Fascia training describes sports activities and movement exercises that attempt to improve the functional properties of the muscular connective tissues in the human body, such as tendons, ligaments, joint capsules and muscular envelopes. Also called fascia, these tissues take part in a body-wide tensional force transmission network and are responsive to training stimulation. As of 2018 the body-wide continuity of this tensional system has been expressed in an educational manner within the Fascial Net Plastination Project. The FNPP brought together experts in anatomy, dissection, and plastination, and it was the first project of its kind to plastinate a complete human fascia specimen.

==Origin==
Whenever muscles and joints are moved this also exerts mechanical strain on related fascia. The general assumption in sports science had therefore been that muscle strength exercises as well as cardiovascular training would be sufficient for an optimal training of the associate fibrous connective tissues. However, recent ultrasound-based research revealed that the mechanical threshold for a training effect on tendinous tissues tends to be significantly higher than for muscle fibers. This insight happened roughly during the same time in which the field of fascia research attracted major attention by showing that fascial tissues are much more than passive transmitters of muscular tension (years 2007 – 2010). Both influences together triggered an increasing attention in sports science towards the question whether and how fascial tissues can be specifically stimulated with active exercises.

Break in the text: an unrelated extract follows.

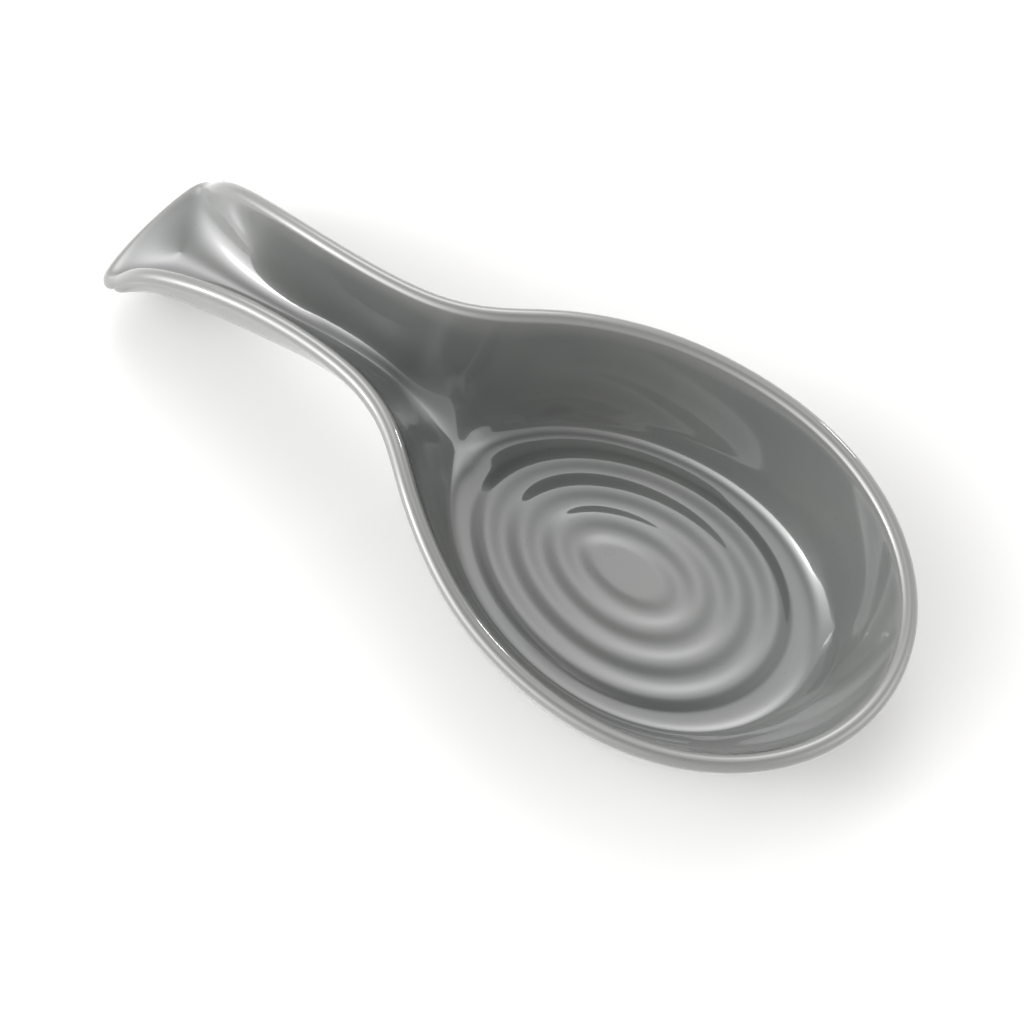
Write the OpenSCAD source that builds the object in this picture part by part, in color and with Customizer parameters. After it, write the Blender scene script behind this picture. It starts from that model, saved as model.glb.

Researchers who contributed to the initial scientific investigation of this direction include Robert Schleip, Jan Wilke, Michael Kjaer and Adamantios Arampatzis.

==Principles==
Fascia training follows the following principles:

1. Preparatory counter-movement (increasing elastic recoil by pre-stretching involved fascial tissues);
2. The Ninja principle (focus on effortless movement quality);
3. Dynamic stretching (alternation of melting static stretches with dynamic stretches that include mini-bounces, with multiple directional variations);
4. Proprioceptive refinement (enhancing somatic perceptiveness by mindfulness oriented movement explorations);
5. Hydration and renewal (foam rolling and similar tool-assisted myofascial self-treatment applications);
6. Sustainability: respecting the slower adaptation speed but more sustaining effects of fascial tissues (compared with muscles) by aiming at visible body improvements of longer time periods, usually said to happen over 3 to 24 months.

==Evidence==
While good to moderate scientific evidence exists for several of the included training principles – e.g. the inclusion of elastic recoil as well as a training of proprioceptive refinement – there is currently insufficient evidence for the claimed beneficial effects of a fascia oriented exercises program as such, consisting of a combination of the above described four training elements.

Self-myofascial release using a foam roller or roller massager pre- and post-exercise has been observed to decrease soreness due to DOMS. Self-myofascial release appears to have no negative effect on performance.